A "custom" or "policy" can take one of three forms: (1) an express policy that, when enforced, causes a constitutional deprivation; (2) a widespread practice, that, although not authorized by written law or express municipal policy, is so permanent and well-settled as to constitute a "custom or usage" with force of law; or (3) an allegation that the constitutional injury was caused by a person with final policy-making authority.Brokaw v. Mercer County, 235 F.3d 1000, 1113 (7th Cir. 2000). "Ordinarily, one incident is not sufficient to establish a custom that can give rise to Monell liability." Williams v. Heavener, 217 F.3d 529, 532 (7th Cir. 2000), citing Calusinski v. Kruger, 24 F.3d 931, 936 (7th Cir.1994).
In his original complaint, the Plaintiff sought to proceed against St. Joseph County Sheriff Frank Canarecci in his official capacity, but this Court dismissed that claim in its screening order (DE 4).
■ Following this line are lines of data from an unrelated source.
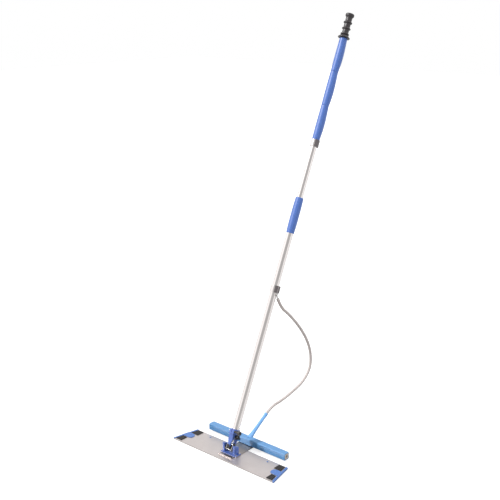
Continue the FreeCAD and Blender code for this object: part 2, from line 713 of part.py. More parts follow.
keep(
    cut(
        "fork_cut", fork_solid, socket_bore, ear_slit, clamp_slot, bolt_hole, leg_bore,
        cam_cavity, plunger_bore, plunger_neck_bore,
    ),
    "fork",
)

bolt_shank = rod(
    "bolt_shank", "dims.bolt_radius", "dims.ear_half_width + dims.knob_start + dims.knob_bore - 1",
    spot(-d.ear_half_width, -d.bolt_offset, d.bolt_level, "x", POLE),
)
bolt_head = rod(
    "bolt_head_disc", "dims.bolt_head_radius", "dims.bolt_head",
    spot(-d.ear_half_width - d.bolt_head, -d.bolt_offset, d.bolt_level, "x", POLE),
)
keep(fuse("bolt_solid", bolt_shank, bolt_head), "clamp_bolt")
knob_disc = rod(
    "knob_disc", "dims.knob_radius", "dims.knob_length",
    spot(d.knob_start, -d.bolt_offset, d.bolt_level, "x", POLE),
)
knob_collar = rod(
    "knob_collar", "dims.knob_neck_radius",
    "dims.knob_start - dims.ear_half_width - dims.side_gap",
    spot(d.ear_half_width + d.side_gap, -d.bolt_offset, d.bolt_level, "x", POLE),
)
knob_thread = rod(
    "knob_thread", "dims.bolt_radius + dims.running_gap", "dims.knob_start + dims.knob_bore",
    spot(0, -d.bolt_offset, d.bolt_level, "x", POLE),
)
keep(cut("knob_cut", fuse("knob_solid", knob_disc, knob_collar), knob_thread), "clamp_knob")

lever_journal = rod(
    "lever_journal", "dims.journal_radius", "dims.crown_half_width - dims.journal_start",
    spot(d.journal_start, 0, d.lever_level, "x", POLE),
)
lever_neck = rod(
    "lever_neck", "dims.neck_radius", "dims.arm_start + 1 - dims.crown_half_width",
    spot(d.crown_half_width, 0, d.lever_level, "x", POLE),
)
lever_cam = rod(
    "lever_cam", "dims.cam_radius", "dims.journal_start - dims.cam_start + 1",
    spot(d.cam_start, d.cam_throw, d.lever_level, "x", POLE),
)
lever_hub = rod(
    "lever_hub", "dims.journal_radius", "dims.arm_thickness",
    spot(d.arm_start, 0, d.lever_level, "x", POLE),
)
lever_arm = block(
    "lever_arm", "dims.arm_thickness", "dims.arm_front + dims.arm_back", "dims.arm_width",
    spot(
        d.arm_start + d.arm_thickness / 2, (d.arm_back - d.arm_front) / 2,
        d.lever_level - d.arm_drop, frame=POLE,
    ),
)
keep(
    fuse("lever_solid", lever_journal, lever_neck, lever_cam, lever_hub, lever_arm), "lock_lever"
)
plunger_body = rod(
    "plunger_body", "dims.plunger_radius", "dims.plunger_shoulder - dims.plunger_foot",
    spot(z=d.plunger_foot, frame=POLE),
)
plunger_neck = rod(
    "plunger_neck", "dims.plunger_neck_radius", "dims.plunger_top - dims.plunger_foot",
    spot(z=d.plunger_foot, frame=POLE),
)
keep(fuse("plunger_solid", plunger_body, plunger_neck), "brake_plunger")

# ---------------------------------------------------------------- lower tube, plug and button
BORE = "dims.lower_tube_radius - dims.tube_wall"
tube_stock = turned(
    "tube_stock",
    [
        (BORE, "dims.socket_floor"), ("dims.lower_tube_radius", "dims.socket_floor"),
        ("dims.lower_tube_radius", "dims.lower_tube_top"), (BORE, "dims.lower_tube_top"),
    ],
    POLE,
)
button_window = rod(
    "button_window", "dims.button_radius + dims.running_gap", "dims.lower_tube_radius * 2",
    spot(0, 0, d.button_level, "x", POLE),
)
outlet_window = rod(
    "outlet_window", "dims.channel_radius", "dims.lower_tube_radius * 2",
    spot(0, 0, d.outlet_ring_foot + d.ring_height / 2, "x", POLE),
)
keep(cut("lower_tube_cut", tube_stock, button_window, outlet_window), "lower_tube")

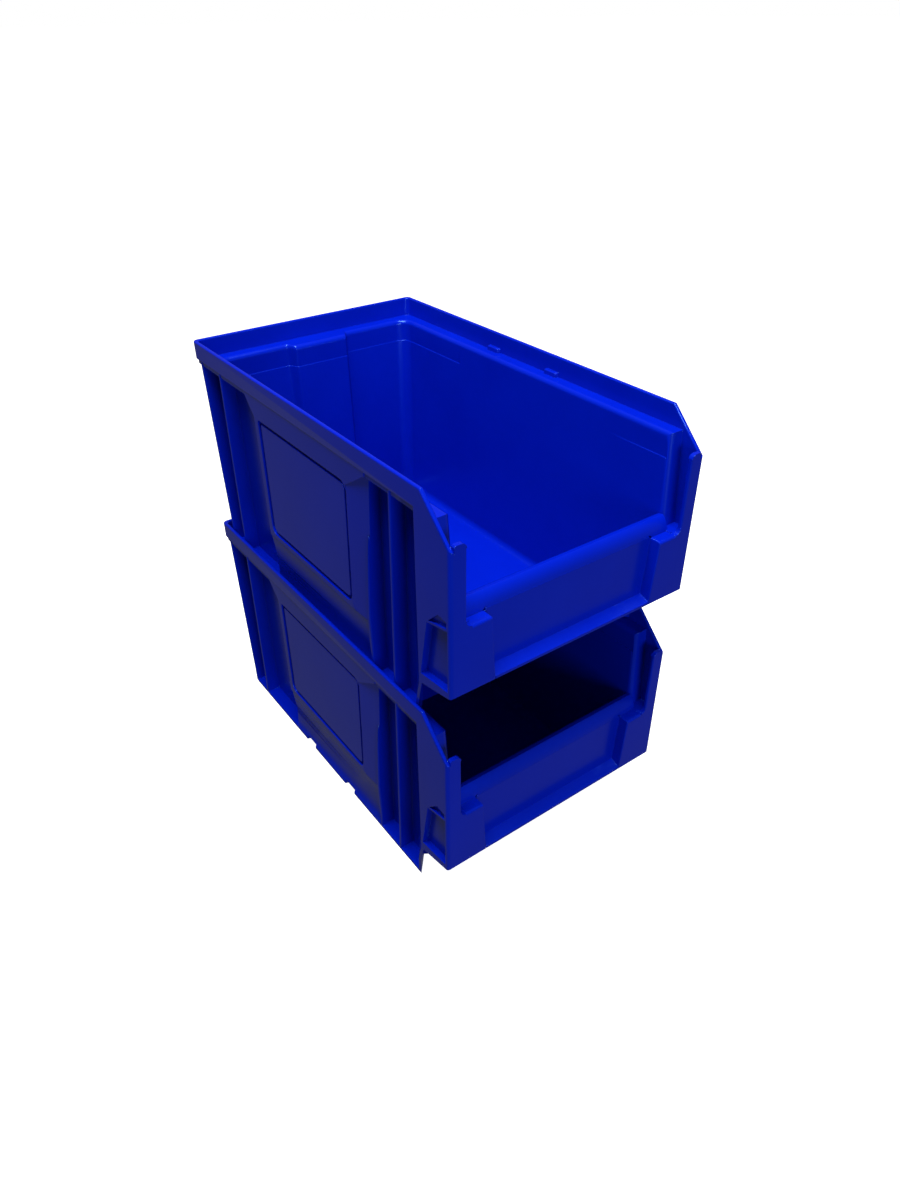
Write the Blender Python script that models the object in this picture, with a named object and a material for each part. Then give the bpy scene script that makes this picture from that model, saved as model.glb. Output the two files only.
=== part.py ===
"""Two stacked open-front storage bins, each one injection moulding in polypropylene.

The lower bin stands on its flat base.  The upper bin is the same moulding: its base
flange drops inside the lower bin's rim and rests on the ledge behind it.

Bin axes: x across, y from the front face towards the back, z up from the base.
The whole stack is then centred on its footprint, with the base at z = 0.
"""
import math

import bmesh
import bpy
from mathutils import Vector

MM = 0.001

# Overall size of one bin
WIDTH = 148.0 * MM            # over the rim
LENGTH = 250.0 * MM           # front face to the back of the rim
HEIGHT = 130.0 * MM           # base to the top of the rim

# Walls and floor
WALL = 2.0 * MM               # side and back walls
FLOOR = 3.0 * MM
LIP_WALL = 2.2 * MM           # the upstanding rim lip and the front wings
WALL_DRAFT = 3.0 * MM         # how much a wall leans in between the ledge and the floor
SKIN = 1.6 * MM               # sheet left around the hollow panel and wing
CORE_GAP = 0.4 * MM           # hollow behind the panel starts this far outside the wall
CORNER_RADIUS = 7.0 * MM      # upright inside corners at the back
FLOOR_RADIUS = 4.0 * MM       # where the walls run into the floor
CORNER_STEPS = 6

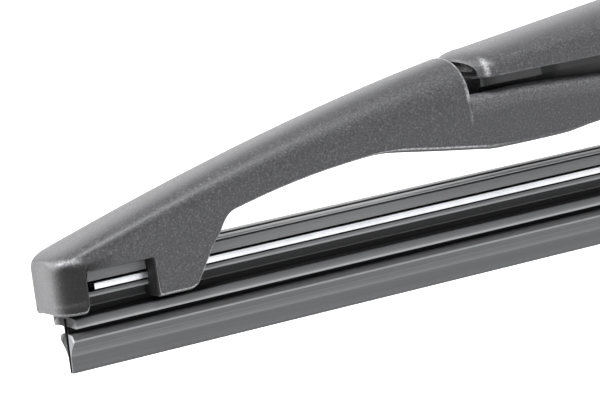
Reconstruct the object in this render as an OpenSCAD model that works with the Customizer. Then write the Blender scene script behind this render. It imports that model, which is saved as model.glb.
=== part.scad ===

Nothing in the amended complaint suggests that the Defendants' actions resulted from a policy or practice established or sanctioned by the St. Joseph County Sheriff. Accordingly, Williams has not stated an official capacity damage claim against the Defendants based on policy or practice.
CONCLUSION
For the foregoing reasons, the Court:
(1) GRANTS the Plaintiff leave to amend his complaint to add Custody Sergeant David Williams and Custody Officer Nestor Gomez as defendants;
(2) DENIES him leave to add Property Officer Yolanda Miller-Lewis as a defendant;
(3) GRANTS the Plaintiff leave to proceed against Defendants Neil Huffine and David Williams in their individual capacities for damages on his Fourteenth Amendment claim that they used excessive and unnecessary force on the Plaintiff;
(4) GRANTS the Plaintiff leave to proceed against Nestor Gomez in his individual capacity for damages on his Fourteenth Amendment claim that Defendant Gomez failed to intervene to prevent other officers from using excessive force on the Plaintiff; and
(5) GRANTS the Plaintiff leave to proceed against Defendant Julie Lawson on his Fourteenth Amendment claim that she denied him medical attention;
(6) DISMISSES, pursuant to 28 U.S.C. § 1915A, all other claims, and DISMISSES Defendant Yolanda Miller-Lewis;
(7) DIRECTS the Marshals Service to effect service of process of the amended complaint (DE 45) on Defendants Williams and Gomez on the Plaintiff's behalf; and
(8) LIFTS the Stay on discovery (DE 38).